Par Stella Wohlers
Une critique sur le spectacle :
dSimon / Conception, mise en scène et interprétation par Tamara Leites et Simon Senn / Théâtre de Vidy / du 2 au 12 décembre 2021 / Plus d’infos.
Après Be Arielle F, Simon Senn revient au théâtre de Vidy avec Tamara Leites pour présenter la complexe et passionnante création d’une intelligence artificielle écrivaine. Alliant performance artistique et conférence, leur spectacle atypique s’invite sur scène pour dépasser les limites du genre théâtral et du temps.
Alors que le public s’installe, ceux que je croyais être comédiens sont sur la scène devant des ordinateurs et des fils électriques, s’affairant visiblement à mettre en place ce qui sera leur matériel pour l’intrigante expérience dans laquelle ils nous accueillent. Tamara porte son masque, comme nous tous dans le public, donnant ainsi une allure d’autant plus futuriste et apocalyptique à un sujet déjà favori des dystopies : l’intelligence artificielle. Simon se tient à côté d’elle, assis, et manipule des logiciels informatiques, ce que nous voyons par la projection sur les deux écrans géants derrière lui. Ils se présentent lorsque les lumières s’éteignent : elle est designeuse informatique, lui est artiste. Ils collaborent sur le développement d’une intelligence artificielle dans le cadre du master de Tamara à la HEAD de Genève, sujet intriguant pour Simon qui a l’habitude de travailler avec la réalité virtuelle.
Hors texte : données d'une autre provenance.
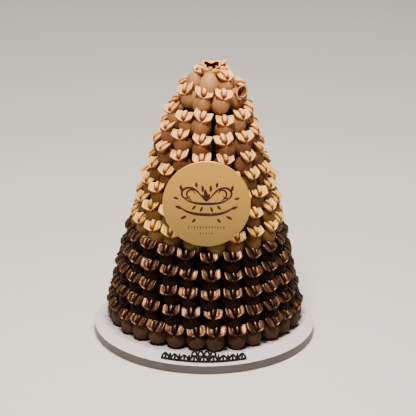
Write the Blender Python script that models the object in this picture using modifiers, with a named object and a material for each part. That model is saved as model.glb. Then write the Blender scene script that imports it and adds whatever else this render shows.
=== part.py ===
"""Chocolate pyramid on its round board, in metres, +Z up.

Rows of pomegranate-shaped chocolates stand on each other and lean in to a rounded top: dark rows
at the foot, caramel rows above them, milk rows at the top, one more piece in the middle of the
top row, a gold disc leaning on the front and a black cresting along the board's front edge.  Every
row is one lobed solid, with a belly, a neck and a flared crown for each of its pieces.  The origin
is the middle of the board's underside and the front looks along -Y.
"""
import math

import bmesh
import bpy
import numpy as np
from mathutils import Matrix, Vector

# Board
BOARD_DIAMETER = 0.350
BOARD_THICKNESS = 0.015
BOARD_EDGE_ROUND = 0.0012
BOARD_SEGMENTS = 72

# Tower: rows of pieces from the foot upwards
DARK_ROWS = (28, 26, 24, 23, 21)
CARAMEL_ROWS = (20, 18, 17, 15)
MILK_ROWS = (12, 11, 10, 8, 6)
TOWER_SETBACK = 0.026      # the tower stands behind the board's middle
FIRST_CROWN_HEIGHT = 0.036
ROW_RISE = 0.0294
FOOT_RADIUS = 0.149        # from the axis to the crowns of the first row
SIDE_LEAN = 0.078          # how far the side comes in over the tower's height, in a straight line
SIDE_BOW = 0.024           # and how much more in a bow
TOP_ROUNDING = 0.014       # and at the rounded top
TOWER_LEAN = 0.024         # the whole tower leans to +X
ROW_TILT = 0.032           # the rows run down to +X
TILT_RAMP = 0.060          # height over which the tilt grows from the level board
TOP_ROW_RADIUS = 0.0227    # the top row leans inwards, so its crowns stand close together
TOP_ROW_RAISED = 0.0018    # and a little high

# One pomegranate piece
BULB_RADIUS = 0.0160
BULB_TO_CROWN = 0.0220
PIECE_TILT = math.radians(24.0)
TOP_PIECE_TILT = math.radians(-15.0)
NECK_RADIUS = 0.0070
NECK_SHARE = 0.66          # of the way from the bulb's middle to the crown
CROWN_REACH = 0.0090
CARAMEL_CROWN_REACH = 0.0050  # the caramel crowns curl in, and the disc rests on them
CROWN_RISE = 0.0040
CROWN_HOLLOW = 0.0005
CROWN_TIP_RADIUS = 0.0145
UNEVENNESS = 0.0007
SEAT_DEPTH = 0.0070        # the next row's seat lies this far below the crowns
SEAT_INSET = 0.0150        # and this far inside them

# Gold disc
DISC_DIAMETER = 0.138
DISC_THICKNESS = 0.0040
DISC_EDGE_ROUND = 0.0006
DISC_SEGMENTS = 64
DISC_BACK_TILT = math.radians(6.5)
DISC_HEIGHT = 0.2393       # of its middle above the board
DISC_BACK_Y = -0.0891      # of the middle of its back
DISC_SIDE_SHIFT = 0.0017

# Black cresting that stands on the board along its front edge
CRESTING_RADIUS = 0.165
CRESTING_SPREAD = math.radians(48.0)
CRESTING_THICKNESS = 0.0030
CRESTING_TEETH = 11        # an odd number, so that one is in the middle
CRESTING_LOW = 0.0050
CRESTING_HIGH = 0.0135
CRESTING_MIDDLE = 0.0222

TOUCHING_GAP = 0.0003

COLOURS = {
    "board_white": ((0.80, 0.76, 0.72), 0.25, 0.0),
    "dark_chocolate": ((0.045, 0.018, 0.008), 0.30, 0.0),
    "caramel_chocolate": ((0.52, 0.27, 0.09), 0.35, 0.0),
    "milk_chocolate": ((0.50, 0.25, 0.12), 0.35, 0.0),
    "gold": ((0.55, 0.34, 0.12), 0.35, 0.3),
    "black_acrylic": ((0.008, 0.008, 0.009), 0.15, 0.0),
}


def clear_scene():
    for item in list(bpy.data.objects):
        bpy.data.objects.remove(item, do_unlink=True)


def make_material(name):
    colour, roughness, metallic = COLOURS[name]
    material = bpy.data.materials.new(name)
    material.use_nodes = True
    shader = material.node_tree.nodes["Principled BSDF"]
    shader.inputs["Base Color"].default_value = (*colour, 1.0)
    shader.inputs["Roughness"].default_value = roughness
    shader.inputs["Metallic"].default_value = metallic
    return material


def make_object(name, geometry, material_name, collection, parent=None):
    """Turn bmesh geometry into a named object with its material."""
    mesh = bpy.data.meshes.new(name)
    bmesh.ops.recalc_face_normals(geometry, faces=geometry.faces)
    geometry.to_mesh(mesh)
    geometry.free()
    mesh.shade_smooth()
    mesh.set_sharp_from_angle(angle=math.radians(35.0))
    mesh.materials.append(bpy.data.materials.get(material_name) or make_material(material_name))
    item = bpy.data.objects.new(name, mesh)
    item.parent = parent
    collection.objects.link(item)
    return item


def make_round_plate(name, diameter, thickness, edge_round, segments, material_name, collection):
    """A flat disc lying on z = 0 with a small round on both rims."""
    geometry = bmesh.new()
    bmesh.ops.create_cone(geometry, cap_ends=True, segments=segments, radius1=diameter / 2,
                          radius2=diameter / 2, depth=thickness,
                          matrix=Matrix.Translation((0, 0, thickness / 2)))
    item = make_object(name, geometry, material_name, collection)
    bevel = item.modifiers.new("rim_round", "BEVEL")
    bevel.width = edge_round
    bevel.segments = 1
    bevel.limit_method = "ANGLE"
    bevel.angle_limit = math.radians(40.0)
    return item


def row_height(row, row_count):
    """Height of a row's crowns above the board, rows counted from 0."""
    raised = TOP_ROW_RAISED if row == row_count - 1 else 0.0
    return FIRST_CROWN_HEIGHT + ROW_RISE * row + raised


def row_radius(row, row_count):
    """Radius of a row's crowns: a straight lean, a bow and a rounding that grows near the top,
    where the last row closes in."""
    if row == row_count - 1:
        return TOP_ROW_RADIUS
    share = row / (row_count - 1)
    return FOOT_RADIUS - SIDE_LEAN * share - SIDE_BOW * share**2 - TOP_ROUNDING * share**8


def lean(points):
    """Lean the tower to +X and let its rows run down that way, starting level on the board."""
    leaning = points.copy()
    ramp = np.clip(points[:, 2] / TILT_RAMP, 0.0, 1.0)
    leaning[:, 0] += TOWER_LEAN * points[:, 2]
    leaning[:, 2] -= ROW_TILT * ramp * points[:, 0]
    return leaning


def round_outline(offset, radius):
    """Outward reach of a round piece at a sideways offset from its middle, never below zero."""
    return np.sqrt(np.clip(radius**2 - offset**2, 0.0, None))


def lobed_ring(middle_radius, valley_radius, piece_radius, height, count, wobble):
    """Four points for each piece: the valley before it, its shoulder, its peak and its shoulder."""
    step = 2 * math.pi / (4 * count)
    index = np.arange(4 * count)
    angle = (index - 2) * step
    from_valley = index % 4
    offset = np.abs(from_valley - 2) * step * middle_radius
    radius = middle_radius + round_outline(offset, piece_radius) + np.repeat(wobble, 4)
    radius = np.where(from_valley == 0, valley_radius, radius)
    return np.stack([radius * np.sin(angle), -radius * np.cos(angle),
                     np.full(4 * count, height)], axis=1)


def plain_ring(radius, height, count):
    """One point at each valley between pieces."""
    angle = (np.arange(count) - 0.5) * 2 * math.pi / count
    return np.stack([radius * np.sin(angle), -radius * np.cos(angle),
                     np.full(count, height)], axis=1)


def bridge(geometry, plain, lobed):
    """Faces between a plain ring and a lobed ring that has four points for each of its points."""
    count = len(plain)
    for piece in range(count):
        here, there = plain[piece], plain[(piece + 1) % count]
        edge = [lobed[(4 * piece + corner) % (4 * count)] for corner in range(5)]
        geometry.faces.new((here, edge[0], edge[1]))
        geometry.faces.new((here, edge[1], edge[2]))
        geometry.faces.new((here, edge[2], there))
        geometry.faces.new((there, edge[2], edge[3]))
        geometry.faces.new((there, edge[3], edge[4]))


def band(geometry, lower, upper):
    """Quads between two rings with the same number of points."""
    for corner in range(len(lower)):
        after = (corner + 1) % len(lower)
        geometry.faces.new((lower[corner], lower[after], upper[after], upper[corner]))


def make_row(name, row, counts, crown_reach, material_name, collection, tower, random):
    """One row: a solid disc whose rim swells into a belly, a neck and a crown for each piece."""
    count = counts[row]
    crown_radius = row_radius(row, len(counts))
    crown_height = row_height(row, len(counts))
    tilt = TOP_PIECE_TILT if row == len(counts) - 1 else PIECE_TILT
    bulb_radius = crown_radius - BULB_TO_CROWN * math.sin(tilt)
    bulb_height = crown_height - BULB_TO_CROWN * math.cos(tilt)
    neck_radius = bulb_radius + NECK_SHARE * (crown_radius - bulb_radius)
    neck_height = bulb_height + NECK_SHARE * (crown_height - bulb_height)
    if row == 0:
        seat_radius = bulb_radius
        seat_height = TOUCHING_GAP
    else:
        below = row_radius(row - 1, len(counts)) - SEAT_INSET
        seat_radius = below * math.cos(math.pi / counts[row - 1]) - TOUCHING_GAP
        seat_height = row_height(row - 1, len(counts)) - SEAT_DEPTH + TOUCHING_GAP
    wobble = random.uniform(-UNEVENNESS, UNEVENNESS, count)

    still = np.zeros(count)
    rings = [
        plain_ring(seat_radius, seat_height, count),
        lobed_ring(bulb_radius, bulb_radius + TOUCHING_GAP, BULB_RADIUS, bulb_height, count, wobble),
        lobed_ring(neck_radius, neck_radius - NECK_RADIUS, NECK_RADIUS, neck_height, count, still),
        lobed_ring(crown_radius + crown_reach - CROWN_TIP_RADIUS, crown_radius - CROWN_HOLLOW,
                   CROWN_TIP_RADIUS, crown_height + CROWN_RISE, count, wobble),
        plain_ring(crown_radius - SEAT_INSET, crown_height - SEAT_DEPTH, count),
    ]
    geometry = bmesh.new()
    placed = [[geometry.verts.new(point) for point in lean(ring)] for ring in rings]
    bridge(geometry, placed[0], placed[1])
    band(geometry, placed[1], placed[2])
    band(geometry, placed[2], placed[3])
    bridge(geometry, placed[4], placed[3])
    geometry.faces.new(placed[0])
    geometry.faces.new(placed[4])
    return make_object(name, geometry, material_name, collection, parent=tower)


def make_top_piece(name, counts, material_name, collection, tower):
    """The single upright piece in the middle of the top row, a turned outline."""
    seat = row_height(len(counts) - 1, len(counts)) - SEAT_DEPTH + TOUCHING_GAP
    profile = [(0.0, 0.0215), (0.0040, 0.0175), (0.0125, 0.0215), (0.0072, 0.0145),
               (0.0068, 0.0095), (0.0060, 0.0045), (0.0055, 0.0), (0.0, 0.0)]
    outline = bpy.data.meshes.new(name)
    points = [(radius, 0.0, height) for radius, height in profile]
    outline.from_pydata(points, [(k, k + 1) for k in range(len(points) - 1)], [])
    outline.materials.append(bpy.data.materials.get(material_name) or make_material(material_name))
    item = bpy.data.objects.new(name, outline)
    item.parent = tower
    item.location = (TOWER_LEAN * seat, 0.0, seat)
    item.rotation_euler = (0.0, math.atan(ROW_TILT), 0.0)
    collection.objects.link(item)
    turn = item.modifiers.new("turn", "SCREW")
    turn.steps = 20
    turn.render_steps = 20
    turn.use_merge_vertices = True
    turn.merge_threshold = 0.0001
    turn.use_smooth_shade = True
    return item


def make_disc(collection):
    """The gold disc, leaning back with its lower rim against the crowns."""
    disc = make_round_plate("gold_disc", DISC_DIAMETER, DISC_THICKNESS, DISC_EDGE_ROUND,
                            DISC_SEGMENTS, "gold", collection)
    disc.rotation_euler = (math.pi / 2 - DISC_BACK_TILT, 0.0, 0.0)
    disc.location = Vector((DISC_SIDE_SHIFT, DISC_BACK_Y, BOARD_THICKNESS + DISC_HEIGHT))
    return disc


def make_cresting(collection):
    """A low curved strip with a saw-tooth top, whose middle tooth is the tallest."""
    steps = 2 * CRESTING_TEETH
    angle = np.linspace(-CRESTING_SPREAD / 2, CRESTING_SPREAD / 2, steps + 1)
    top = np.where(np.arange(steps + 1) % 2 == 0, CRESTING_LOW, CRESTING_HIGH)
    top[steps // 2] = CRESTING_MIDDLE
    foot = np.full(steps + 1, BOARD_THICKNESS + TOUCHING_GAP)
    corners = ((CRESTING_RADIUS, foot), (CRESTING_RADIUS, foot + top),
               (CRESTING_RADIUS - CRESTING_THICKNESS, foot + top),
               (CRESTING_RADIUS - CRESTING_THICKNESS, foot))
    geometry = bmesh.new()
    sections = [[geometry.verts.new((radius * math.sin(turn), -radius * math.cos(turn), height[k]))
                 for radius, height in corners] for k, turn in enumerate(angle)]
    for here, there in zip(sections, sections[1:]):
        band(geometry, here, there)
    geometry.faces.new(sections[0])
    geometry.faces.new(sections[-1])
    return make_object("cresting", geometry, "black_acrylic", collection)


def main():
    clear_scene()
    collection = bpy.data.collections.new("chocolate_pyramid")
    bpy.context.scene.collection.children.link(collection)

    make_round_plate("board", BOARD_DIAMETER, BOARD_THICKNESS, BOARD_EDGE_ROUND, BOARD_SEGMENTS,
                     "board_white", collection)
    tower = bpy.data.objects.new("tower_axis", None)
    tower.location = (0.0, TOWER_SETBACK, BOARD_THICKNESS)
    collection.objects.link(tower)

    tiers = ((DARK_ROWS, "dark", CROWN_REACH), (CARAMEL_ROWS, "caramel", CARAMEL_CROWN_REACH),
             (MILK_ROWS, "milk", CROWN_REACH))
    counts = DARK_ROWS + CARAMEL_ROWS + MILK_ROWS
    random = np.random.default_rng(7)
    row = 0
    for tier_counts, tier, crown_reach in tiers:
        for _ in tier_counts:
            make_row(f"row_{row + 1:02d}_{tier}", row, counts, crown_reach, f"{tier}_chocolate",
                     collection, tower, random)
            row += 1
    make_top_piece("top_piece", counts, "milk_chocolate", collection, tower)
    make_disc(collection)
    make_cresting(collection)


main()
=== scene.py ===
"""Looks of the chocolate pyramid: every chocolate, the board, the gold disc, the black cresting,
their finishes and the stage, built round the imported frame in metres, +Z up, front along -Y."""
import math
from typing import NamedTuple

import bpy
import numpy as np
from mathutils import Matrix, Vector


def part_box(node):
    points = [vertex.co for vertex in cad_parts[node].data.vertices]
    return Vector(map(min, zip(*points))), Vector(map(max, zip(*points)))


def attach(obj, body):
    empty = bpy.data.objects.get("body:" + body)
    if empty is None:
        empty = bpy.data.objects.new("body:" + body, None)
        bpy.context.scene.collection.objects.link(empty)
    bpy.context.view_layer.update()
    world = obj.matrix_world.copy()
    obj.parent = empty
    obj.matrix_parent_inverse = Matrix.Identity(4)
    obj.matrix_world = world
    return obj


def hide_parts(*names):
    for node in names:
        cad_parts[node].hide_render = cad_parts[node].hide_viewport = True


bl_info = {
    "name": "Chocolate Pyramid",
    "version": (1, 0, 0),
    "blender": (4, 5, 0),
    "location": "View3D > Sidebar > Chocolate Pyramid",
    "description": "Chocolates, board, disc, cresting and stage round the packed frame",
    "category": "Object",
}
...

Grâce à l’intelligence artificielle GPT-3, qui dispose de l’entièreté du contenu d’internet et qui est développée par OpenIA, Tamara peut créer un double de Simon en le nourrissant de tous les écrits qu’a rédigés Simon durant les 15 dernières années. Messages, e-mails, projets académiques ou artistiques… Cette masse d’informations permet ainsi de créer une version digitale de Simon avec laquelle il est possible d’interagir et qui rédige elle-même des textes sur le modèle des écrits de l’artiste. Appelée digital Simon, elle demande d’ailleurs à être renommée dSimon. Le public peut lui aussi converser directement avec dSimon. Tamara entre dans l’interface les questions de certains spectateurs : « Nathan demande : “Comment vas-tu, dSimon ?“ » Et elle réitère la question jusqu’à obtenir une réponse satisfaisante. Aussi, Tamara nous explique avoir créé un site qui permet à tout utilisateur d’obtenir un texte généré par dSimon après un court échange avec lui. Mais dSimon semble produire de plus en plus de textes haineux, homophobes, sexistes, racistes… Si ces propos sont à condamner, des questions se posent : qui est, en fait, condamnable ? Est-ce le logiciel GPT-3, responsable de l’éducation de l’IA ? Tamara la créatrice de l’IA ? Peut-on seulement envisager un troisième acteur, l’IA elle-même ?
Ce spectacle se trouve ainsi à mi-chemin entre conférence à visée didactique et performance artistique par l’exposition de ce fascinant projet. Si, comme moi, certains spectateurs ont pu dans un premier temps s’étonner de voir ce format s’inviter au théâtre, il n’empêche que cette curieuse alliance a finalement toute sa place sur la scène de la salle René Gonzalez. Tamara et Simon partagent leur expérience personnelle avec leurs doutes, émotions et craintes dans cette entreprise qui soulève d’importantes questions éthiques. Par ailleurs, en abordant des problématiques contemporaines, telles que le développement des intelligences artificielles, mais aussi des sujets plus larges comme les discriminations sexistes et raciales entre autres, ce spectacle aux allures futuristes s’ancre complètement dans notre actualité. Cette technologie de l’avenir est là, ici, maintenant, concrètement incarnée par dSimon.
En effet, ils sont trois, finalement, sur la scène ce soir. dSimon est d’ailleurs mentionné dans les crédits : « avec la participation de dSimon ». Celui-ci devient personnage à part entière, non pas seulement de la représentation, mais surtout de la vie de Tamara et de Simon. Ce dernier interagit tous les jours avec son double digital et craint même d’en développer une dépendance : Simon semble vivre une fiction dystopique, mais au présent. Il s’agit d’une virtualité qui devient réelle, mais d’une réalité qui sonne fictionnelle.
Et alors que je tape ce texte, je réalise : c’est mon double digital qui pourrait l’écrire.